→ **Raw data**

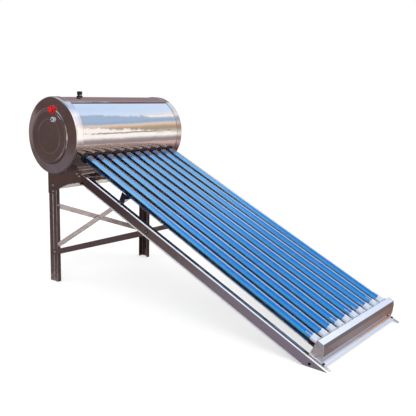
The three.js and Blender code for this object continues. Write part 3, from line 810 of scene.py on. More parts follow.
def getter_material():
    """Bright flash inside the tube's tip, with painted shade underneath."""
    material, tree = new_material("getter_mirror")
    place = tree.coords()
    patches = tree.noise(place, scale=40.0, detail=3)
    colour = tree.mix(tree.remap(patches, (0.4, 0.7)), (0.93, 0.94, 0.98), (0.80, 0.80, 0.86))
    # Painted shade on the faces that do not look up
    colour = tree.mix(tree.facing(-TUBE_UP, (-0.36, -0.14)), colour, (0.012, 0.012, 0.018))
    relief = tree.noise(place, scale=30.0, detail=2)
    tree.surface({"Base Color": colour, "Metallic": 0.55,
                  "Roughness": tree.remap(patches, (0.3, 0.7), to=(0.12, 0.3)),
                  "Normal": tree.bump(relief, distance=0.0006)})
    return material


FOAM = foam_material()
GLASS = glass_material()
COATING = coating_material()
GETTER = getter_material()


# ------------------------------------------------------------------ tank shell
def shell_outline():
    """Outside and inside of the rolled skin in (y, z), with a groove at the lapped joint."""
    seam = math.radians(58.0)
    groove = 3.6 / SHELL_R      # half width, as an angle
    angles = [2 * math.pi * k / 300 for k in range(300)]
    angles += [seam + groove * s for s in (-1.9, -1.5, -1.2, -1.0, -0.8, -0.6, -0.4, -0.2,
                                           0, 0.2, 0.4, 0.6, 0.8, 1.0, 1.3)]
    outer, inner = [], []
    for q in sorted(angles):
        s = (q - seam) / groove
        rise = 0.0
        if abs(s) < 1:
            rise = -1.9 * (0.5 + 0.5 * math.cos(math.pi * s))
        elif 1 <= s < 9:
            rise = -0.7 * (1 - (s - 1) / 8)
        for line, r in ((outer, SHELL_R + rise), (inner, SHELL_R + rise - 0.9)):
            line.append((-r * math.cos(q), r * math.sin(q)))
    return outer, inner


def shell_tube(outer, inner, half, steps):
    """Open-ended tube along x between two outlines."""
    bm = bmesh.new()
    count = len(outer)
    rows = []
    for k in range(steps + 1):
        x = -half + 2 * half * k / steps
        rows.append([[bm.verts.new((x, y, z + TANK_Z)) for y, z in line]
                     for line in (outer, inner)])
    wrap = [(k, (k + 1) % count) for k in range(count)]
    for (out0, in0), (out1, in1) in zip(rows, rows[1:]):
        for k, j in wrap:
            bm.faces.new((out0[k], out0[j], out1[j], out1[k]))
            bm.faces.new((in0[j], in0[k], in1[k], in1[j]))
    (out0, in0), (out1, in1) = rows[0], rows[-1]
    for k, j in wrap:
        bm.faces.new((out0[k], in0[k], in0[j], out0[j]))
    for k, j in wrap:
        bm.faces.new((out1[k], out1[j], in1[j], in1[k]))
    bmesh.ops.recalc_face_normals(bm, faces=bm.faces)
    return bm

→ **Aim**
From the very first line of the data through the line with "GETTER = getter_material()" in it, please reproduce each line exactly and output nothing more.

→ **The completed task**
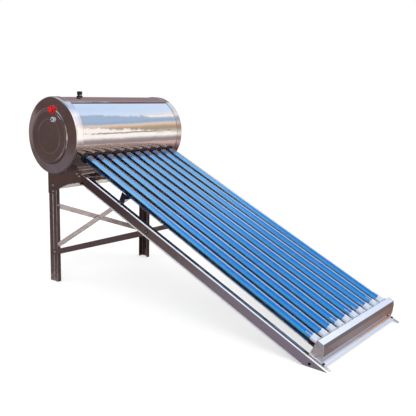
The three.js and Blender code for this object continues. Write part 3, from line 810 of scene.py on. More parts follow.
def getter_material():
    """Bright flash inside the tube's tip, with painted shade underneath."""
    material, tree = new_material("getter_mirror")
    place = tree.coords()
    patches = tree.noise(place, scale=40.0, detail=3)
    colour = tree.mix(tree.remap(patches, (0.4, 0.7)), (0.93, 0.94, 0.98), (0.80, 0.80, 0.86))
    # Painted shade on the faces that do not look up
    colour = tree.mix(tree.facing(-TUBE_UP, (-0.36, -0.14)), colour, (0.012, 0.012, 0.018))
    relief = tree.noise(place, scale=30.0, detail=2)
    tree.surface({"Base Color": colour, "Metallic": 0.55,
                  "Roughness": tree.remap(patches, (0.3, 0.7), to=(0.12, 0.3)),
                  "Normal": tree.bump(relief, distance=0.0006)})
    return material


FOAM = foam_material()
GLASS = glass_material()
COATING = coating_material()
GETTER = getter_material()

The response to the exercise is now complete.